**Exercise**
Stop after the line with "wasm.setup();": repeat exactly every line before it, beginning with the first, and that line itself.

* begin Data for this task *

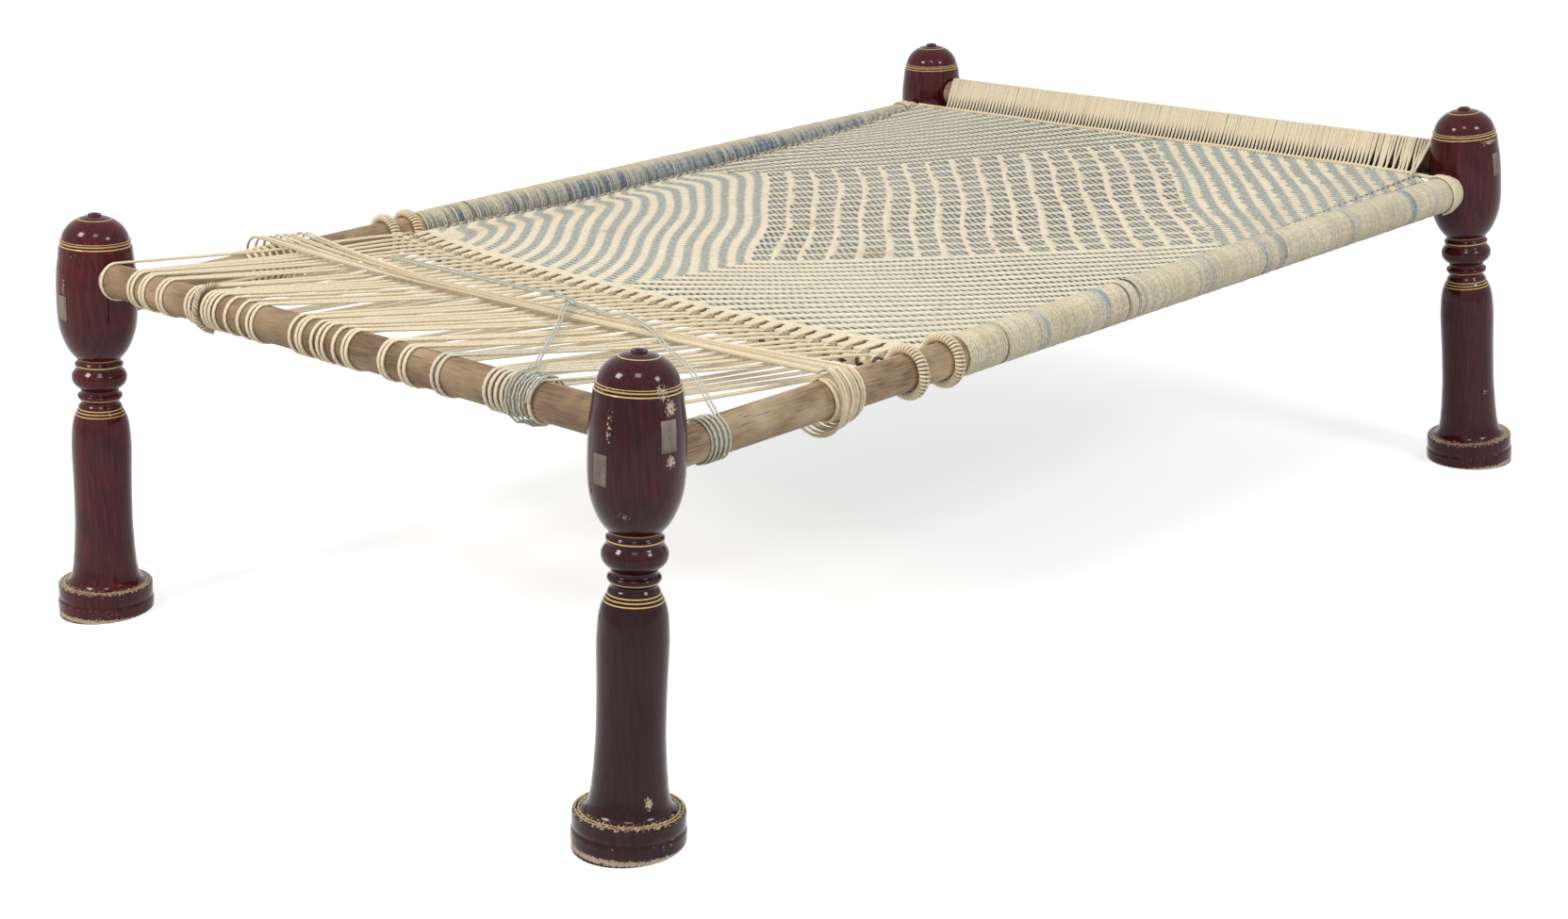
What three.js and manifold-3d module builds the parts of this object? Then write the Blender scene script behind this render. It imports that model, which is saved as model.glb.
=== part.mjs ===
// Charpai: a cord bed on four turned legs.
// X runs along the bed from the foot end to the head end, Y across it from the near side to the far side,
// and Z up from the floor. Lengths are in millimetres.

import * as THREE from 'three';
import { mergeVertices } from 'three/addons/utils/BufferGeometryUtils.js';
import Module from 'manifold-3d';

const wasm = await Module();
wasm.setup();

// Frame: distances between the axes of the four rails, which meet inside the legs
const endRailSpacing = 1773;
const sideRailSpacing = 1112.5;
const railRadius = 23.25;
const tenonWidth = 21;
const tenonHeight = 36;
const tenonRoot = 18;

// Turned legs, from the floor up
const baseHeight = 41;
const shaftHeight = 264;
const beadHeight = 67;
const barrelHeight = 171;
const domeHeight = 35;
const nubHeight = 3;
const baseRadius = 67;
const shaftRadius = 41.3;
const beadRadius = 38.2;
const barrelRadius = 55;
const domeRadius = 46.5;
const nubRadius = 9;
const footAllowance = 9;

// Heights of the rails: the side rails sit above the foot of the barrel, the end rails one tenon higher
const railSeat = 80;
const tenonWeb = 4.5;

// Cord and rope
const cordDiameter = 4.5;
const lashingDiameter = 5;
const borderDiameter = 6.5;
const ropeDiameter = 10;
const ringThickness = 12;
const ringWidth = 16;

// Woven bed and what ties it to the foot rail. Offsets and setbacks are measured from the foot rail's axis.
const nearWrapOffset = 556.5;
const farWrapOffset = 577.5;
const bedThickness = 9;
const bedSag = 9;
const headBorderDrop = 12.5;
const headLoopLength = 88;
const footBorderSetback = 488;
const footBandWidth = 45;
const footBandThickness = 5;
const footLevelRise = 3;
const nearRingBorderOffset = 514;
const farRingBorderOffset = 544;
const nearRingRopeOffset = 447;
const farRingRopeOffset = 501;
const headWrapBareEnd = 16;
const headWrapTuck = 8;

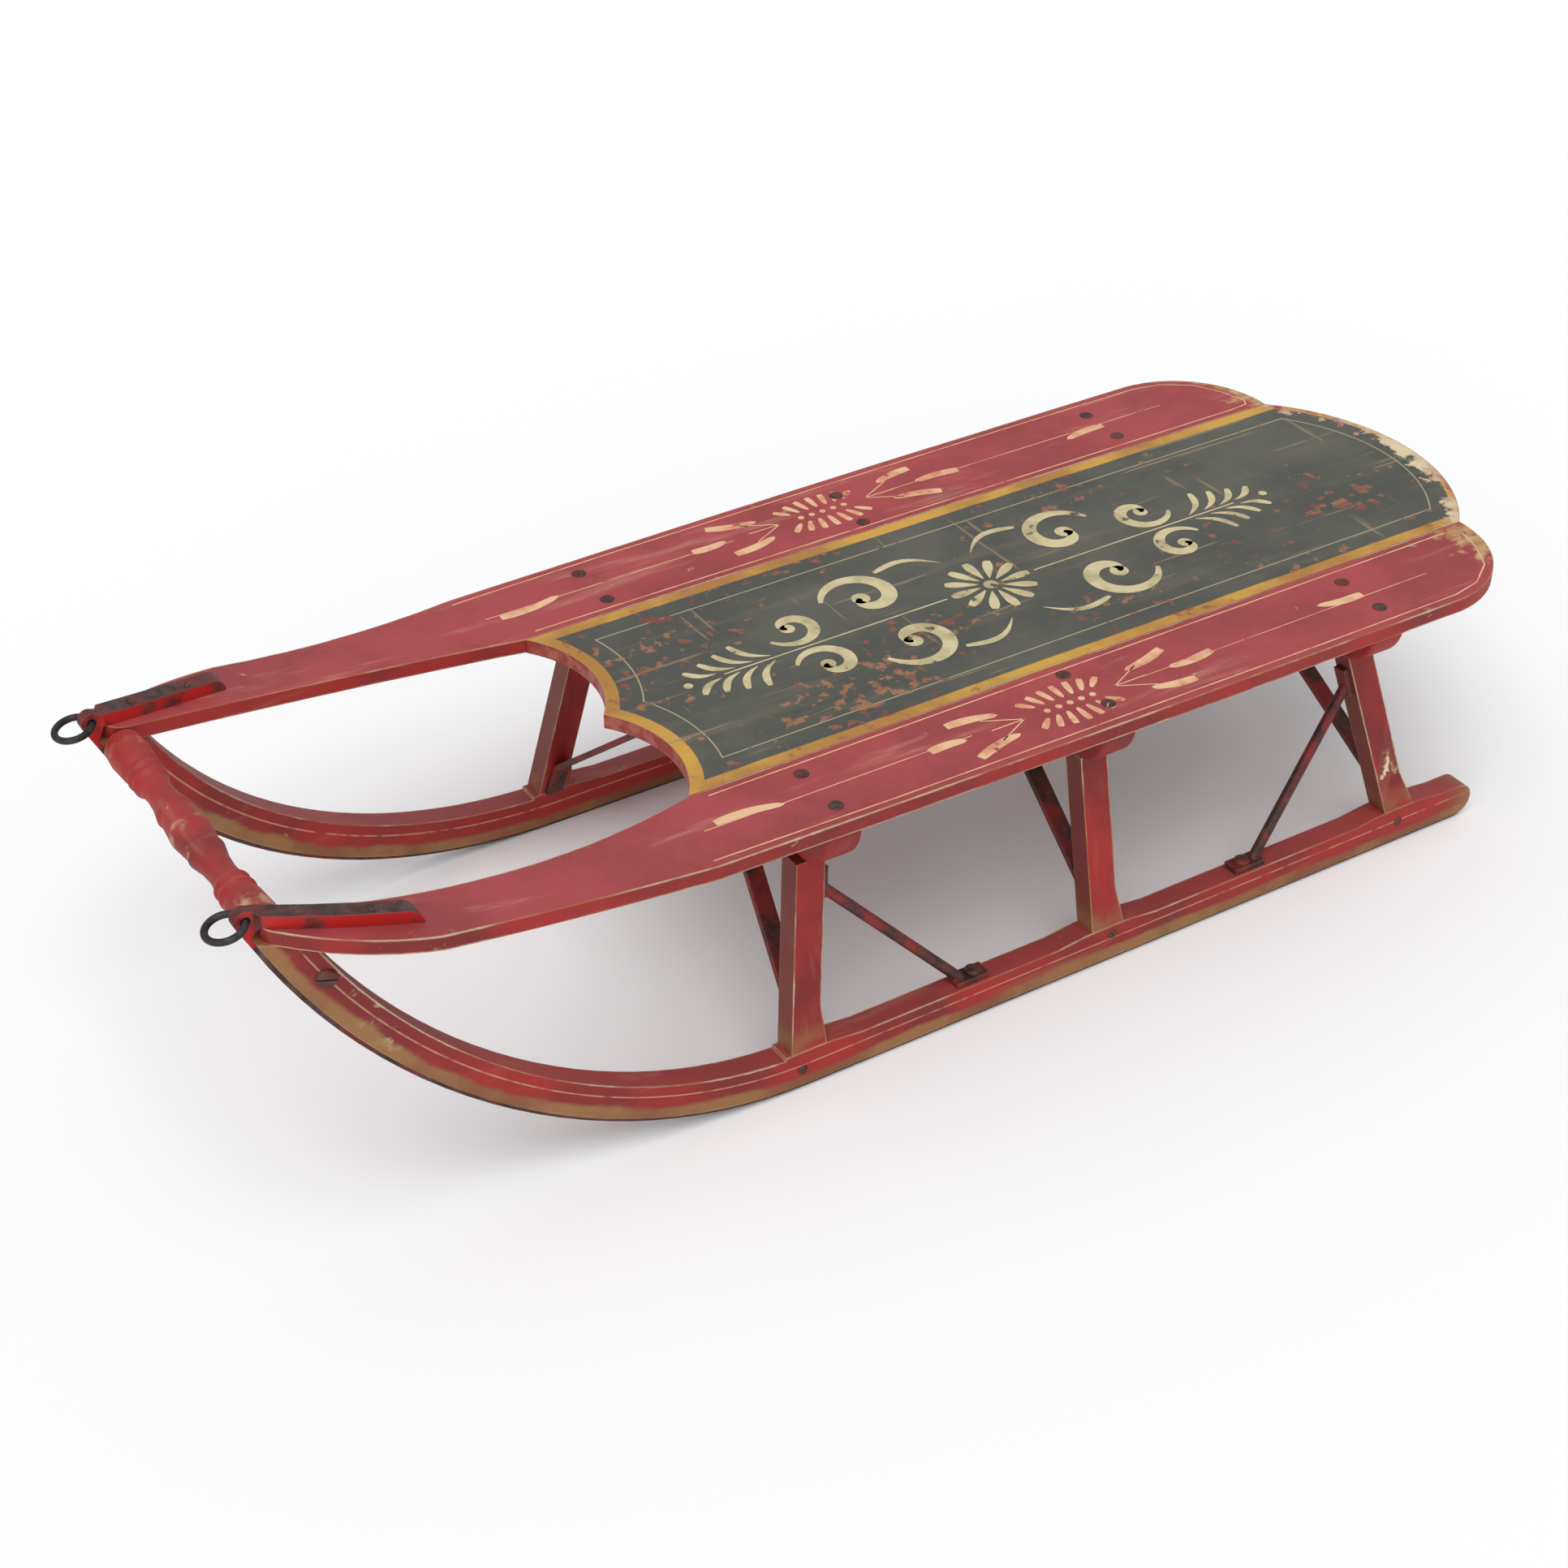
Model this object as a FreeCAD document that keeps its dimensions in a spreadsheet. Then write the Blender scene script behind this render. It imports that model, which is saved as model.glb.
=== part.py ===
import FreeCAD, Part
import math
import os

# Antique child's sled: three deck boards on three cross beams, six posts on two bent
# wooden runners shod with half-round iron, a turned bar between the runner noses and
# a loose pull ring in each rolled iron eye.
# Frame: +X forward (the way it is pulled), +Y left, +Z up, origin on the floor under
# the middle of the whole sled. Millimetres.

os.makedirs("parts", exist_ok=True)
doc = FreeCAD.newDocument("sled")
V = FreeCAD.Vector

# ---------------------------------------------------------------- driving sizes
SIZES = [
    # deck
    ("deck_front", 169.0),       # front edge of the middle board, at its centre cusp
    ("deck_length", 597.0),      # cusp to the rear corners of the middle board
    ("deck_top", 188.8),         # top of the flat deck above the floor
    ("board", 9.5),              # thickness of the deck boards
    ("centre_half", 99.8),       # half width of the middle board
    ("joint_gap", 0.4),          # open joint between middle and side boards
    ("scallop_depth", 17.0),     # the two hollows in the middle board's front edge
    ("rear_bulge", 42.0),        # how far its rear end bows out
    ("half_front", 167.5),       # half width of the deck at the front of the boards
    ("half_middle", 172.8),
    ("half_rear", 174.5),
    # arms: the side boards run on forward, narrow and rise to the runner noses
    ("rise_start", 20.0),        # ahead of the deck front
    ("rise_radius", 1157.0),
    ("arm_waist", 8.0),          # how far the arm's outer edge steps in at its waist
    ("tip_width", 22.0),         # width of the arm's rounded tip
    # runners and shoes
    ("runner_y", 159.5),         # middle of the runner from the sled's centre
    ("runner_wide", 16.0),
    ("runner_deep", 23.0),
    ("pad_rise", 2.5),           # raised seat under each post
    ("shoe_thick", 3.0),
    ("shoe_wide", 12.0),
    ("bend_start", 42.0),        # behind the deck front, where the runner starts to rise
    ("bend_radius", 350.0),      # of the shoe's underside
    ("toe_radius", 1060.0),      # the runners turn in towards the nose
    ("nose_run", 22.0),          # straight iron between the bend and the eye
    ("runner_tail", 22.0),       # runner behind the deck's rear corners, inwards
    ("eye_radius", 6.5),
    ("eye_bore", 3.0),           # radius of the hole in the eye
    ("eye_wide", 7.0),
    ("tongue_length", 90.0),     # iron lapped back on top of the arm
    ("tongue_high", 8.0),
    # posts and beams
    ("post_deep", 16.0),         # across the sled
    ("post_wide", 20.0),         # along the sled
    ("post_flare", 5.0),         # extra length of the foot on its rear side
    ("splay", 0.20),             # feet lean outwards, per mm of height
    ("beam_wide", 26.0),
    ("beam_high", 31.0),
    ("beam_lobe", 26.0),         # rounding of the beam's end
    # irons
    ("strap_thick", 3.5),
    ("strap_wide", 12.0),
    ("rod_dia", 7.0),
    # nose bar
    ("bar_radius", 12.5),
    # pull rings
    ("ring_radius", 10.9),
    ("ring_wire", 2.1),
    ("ring_droop", 10.0),        # degrees below level, as the ring stands
]

sheet = doc.addObject("Spreadsheet::Sheet", "sizes")
for row, (word, value) in enumerate(SIZES, 1):
    sheet.set("A%d" % row, word)
    sheet.set("B%d" % row, str(value))
    sheet.setAlias("B%d" % row, word)
doc.recompute()
S = {word: float(sheet.get(word)) for word, _ in SIZES}

FRONT = S["deck_front"]
REAR = FRONT - S["deck_length"]
UNDER = S["deck_top"] - S["board"]          # underside of the deck
SIDE_IN = S["centre_half"] + S["joint_gap"]
FAR = 2000.0                                 # larger than anything here

# ---------------------------------------------------------------- shape rules
RISE_X = FRONT + S["rise_start"]
BEND_X = FRONT - S["bend_start"]


def arm_z(x):
    """Height of the arm's top above the floor."""
    d = max(0.0, x - RISE_X)
    return S["deck_top"] + S["rise_radius"] - math.sqrt(S["rise_radius"] ** 2 - d * d)


def nose(theta):
    """Eye centre for a bend that ends at the angle theta (radians)."""
    r, e, run = S["bend_radius"], S["eye_radius"], S["nose_run"]
    x = BEND_X + r * math.sin(theta) + run * math.cos(theta) - e * math.sin(theta)
    z = r * (1 - math.cos(theta)) + run * math.sin(theta) + e * math.cos(theta)
    return x, z


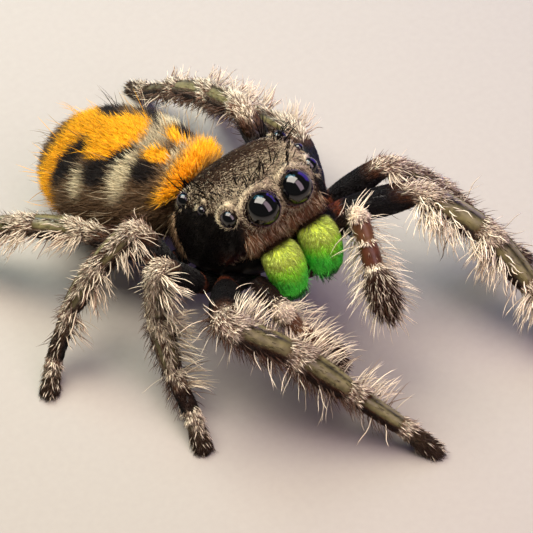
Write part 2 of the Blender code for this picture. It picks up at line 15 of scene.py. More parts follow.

* end Data for this task *

**Solution to this exercise**
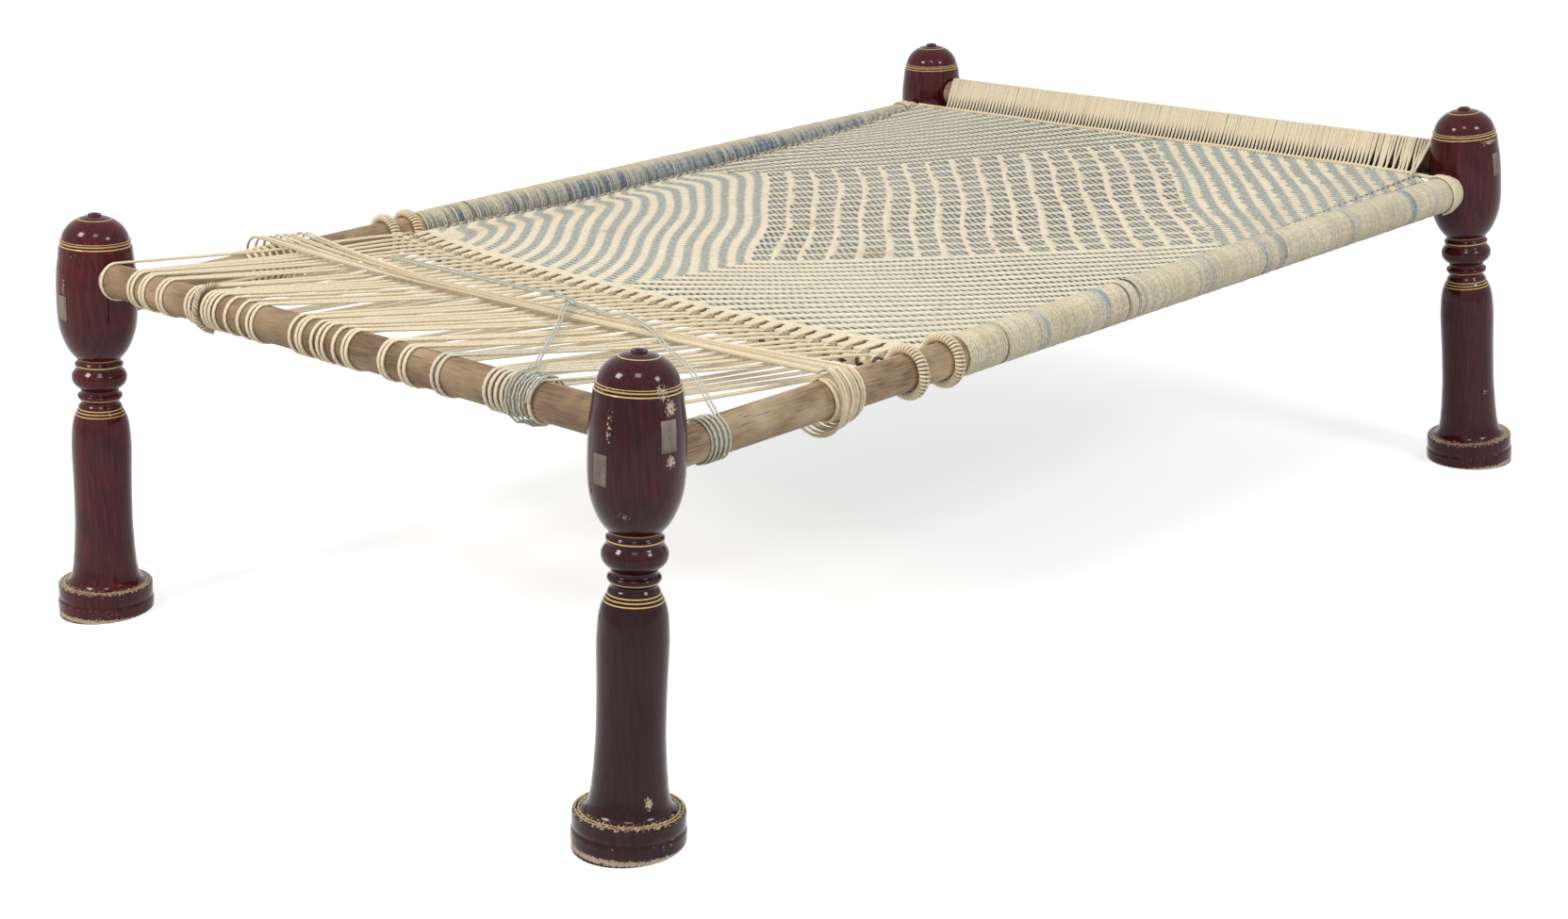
What three.js and manifold-3d module builds the parts of this object? Then write the Blender scene script behind this render. It imports that model, which is saved as model.glb.
=== part.mjs ===
// Charpai: a cord bed on four turned legs.
// X runs along the bed from the foot end to the head end, Y across it from the near side to the far side,
// and Z up from the floor. Lengths are in millimetres.

import * as THREE from 'three';
import { mergeVertices } from 'three/addons/utils/BufferGeometryUtils.js';
import Module from 'manifold-3d';

const wasm = await Module();
wasm.setup();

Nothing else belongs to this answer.